For the record, I am not taking a position on whether or not change was needed in Egypt–that’s not my point. My point is simply we as a mass society didn’t even used to look that way (to the Middle East and other conflicted nations) and while we slept, problems and issues had 30 years to fester. Suddenly now what was on the back burner has had its flame increased and people are rising up to change their world.
The Middle East is filled with angry, unhappy people who have tolerated blind and deaf governments for too long. Now as these citizens observe the “Egypt-template” of February 2011 they say, “Well, well–that seemed to work pretty neatly … and quickly.” How likely are copycat performances of this historic event prone to be? Those that take place on foreign soil in the name of democracy I applaud. Man’s want to be free should be global but what about here at home?
Why Are You Here?
Today in America, there are a lot of factions of people who choose to maintain loyalty to the lands from which they came in preference to the USA. They have neglected to inherit the “melting pot” philosophy we were all taught in school years ago. How you put your heritage into the pot and stir. How your allegiance to your people can remain strong, but your support of the country that you live, work and raise your family in must be impenetrable.

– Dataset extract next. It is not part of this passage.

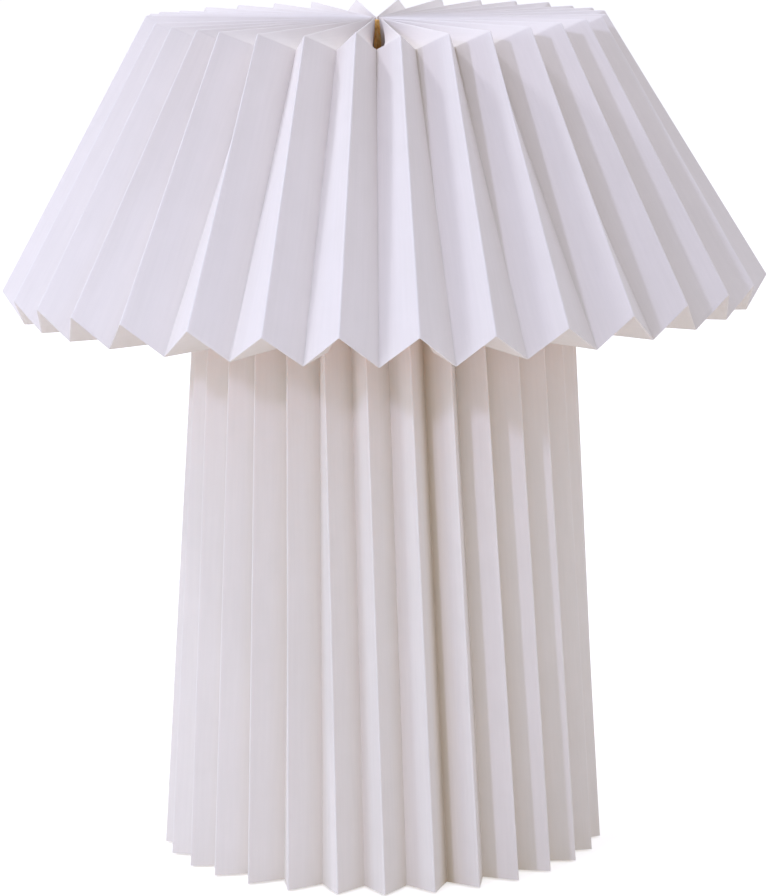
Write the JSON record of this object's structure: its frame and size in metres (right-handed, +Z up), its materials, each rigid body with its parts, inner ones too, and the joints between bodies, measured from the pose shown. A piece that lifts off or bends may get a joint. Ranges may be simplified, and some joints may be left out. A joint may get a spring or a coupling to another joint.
{
  "type": "pleated paper table lamp",
  "caption": "Table lamp of folded white paper: a closed, flared pleated shade that lifts off and turns on a tapered pleated column, over a wire frame, a weighted base and a small screw bulb.",
  "frame": {"origin": "on the table, under the middle of the round base", "axes": "+Z up along the stem, -Y towards the front, where a valley fold of the shade faces, +Y towards the cord inlet at the back, +X to the right seen from the front"},
  "size_m": [0.3384, 0.3384, 0.378],
  "materials": {
    "shade_paper": "matte",
    "column_paper": "matte",
    "kraft_board": "matte",
    "dowel_wood": "matte",
    "grey_board": "matte",
    "felt": "matte",
    "white_steel": "satin",
    "white_wire": "satin",
    "cast_iron": "matte",
    "zinc_steel": "satin",
    "white_rubber": "matte",
    "holder_plastic": "matte",
    "holder_ceramic": "matte",
    "contact_brass": "satin",
    "bulb_metal": "satin",
    "bulb_black": "gloss",
    "bulb_white": "satin",
    "opal_glass": "gloss",
    "seat_plastic": "matte"
  },
  "bodies": {
    "base": {"felt_pad": "felt", "base_cover_board": "grey_board", "base_pan": "white_steel", "base_weight": "cast_iron", "stem_bottom_washer": "zinc_steel", "stem_bottom_nut": "zinc_steel", "stem_top_washer": "zinc_steel", "stem_top_nut": "zinc_steel", "stem_tube": "zinc_steel", "cord_inlet_bushing": "white_rubber", "column_lower_ring": "white_wire", "column_upper_ring": "white_wire", "column_uprights": "white_wire", "column_spider": "white_steel", "pleated_column": "column_paper", "lampholder_cap": "holder_plastic", "lampholder_shell": "holder_plastic", "lampholder_ring": "holder_plastic", "lampholder_core": "holder_ceramic", "lampholder_screw_sleeve": "contact_brass", "lampholder_centre_contact": "contact_brass", "lampholder_terminal_screws": "zinc_steel"},
    "shade_seat": {"shade_seat_ring": "seat_plastic"},
    "shade": {"shade_hub_ring": "white_wire", "shade_arms": "white_wire", "shade_shoulder_ring": "white_wire", "shade_ribs": "white_wire", "shade_lower_ring": "white_wire", "shade_top_board": "kraft_board", "shade_centre_dowel": "dowel_wood", "pleated_shade": "shade_paper"},
    "bulb_tip": {"bulb_contact": "bulb_metal", "bulb_insulator": "bulb_black"},
    "bulb": {"bulb_screw_cap": "bulb_metal", "bulb_collar": "bulb_white", "bulb_globe": "opal_glass"}
  },
  "joints": [
    {"name": "shade_lift", "type": "slide", "parent": "base", "child": "shade_seat", "axis": [0, 0, 1], "range_m": [0, 0.15]},
    {"name": "shade_turn", "type": "hinge", "parent": "shade_seat", "child": "shade", "pos_m": [0, 0, 0.2691], "axis": [0, 0, 1], "continuous": true},
    {"name": "bulb_rise", "type": "slide", "parent": "base", "child": "bulb_tip", "axis": [0, 0, 1], "range_m": [0, 0.0128]},
    {"name": "bulb_turn", "type": "hinge", "parent": "bulb_tip", "child": "bulb", "pos_m": [0, 0, 0.258], "axis": [0, 0, 1], "range_deg": [0, 1620]}
  ],
  "couplings": [
    {"joint": "bulb_rise", "follows": "bulb_turn", "m_per_rad": 0.00044913}
  ]
}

When I watch today’s non-conformist and rebellious immigrants protest and burn this country’s flag, the paradox of knowing that only in this nation are such people free to demonstrate this way makes my head throb. This liberty they have is thrown in Uncle Sam’s face. The things they honor and hold dear are not of this nation. It begs the question then; “Why are you here?”
Melting Into Americans
My ancestors were all Italian. You know us. We appear on the cover of pizza boxes and spaghetti sauce jars with a big gut and handlebar mustache. Our brawling Irish brothers and sisters arrived here too and they take a lot of teasing on March 17th when their corned beef and cabbage are washed down with green-tinted beer. Polish, German, Scottish, Swedish, Hungarian–all of our relatives came here and winked at their flaws, held onto their traditions, and then gladly shared them with their new friends from all over the world.
We were under one roof. There was a sense of “family.” We didn’t demand that this country become more like us, we were honored that the people of this country allowed us to be more like them. But this habit now seems to be passé. As I said, there are people who demonstrate angrily on American soil and the irony is that if they were anywhere else, they would not have the right to even entertain that privilege.
So now here we are. Egyptians have now shown the world a new method of operation to achieving a passionate goal. I believe that such methods should indeed be utilized in resistance to tyrannical governments that lack civilized methods of proposing and objecting to the laws of the land. But I don’t believe such demonstrations belong on American soil.
If you are an American citizen, you need to respect the manner in which the founding fathers set up the boundaries of becoming part of “us” and allowing for a civil manner in which to question and challenge those beliefs. For me it isn’t enough to be in America, you have to become an American. So in sum, it is as simple as this: The privilege of membership carries with it the obligation of assimilation. What do you think? Am I out of line here?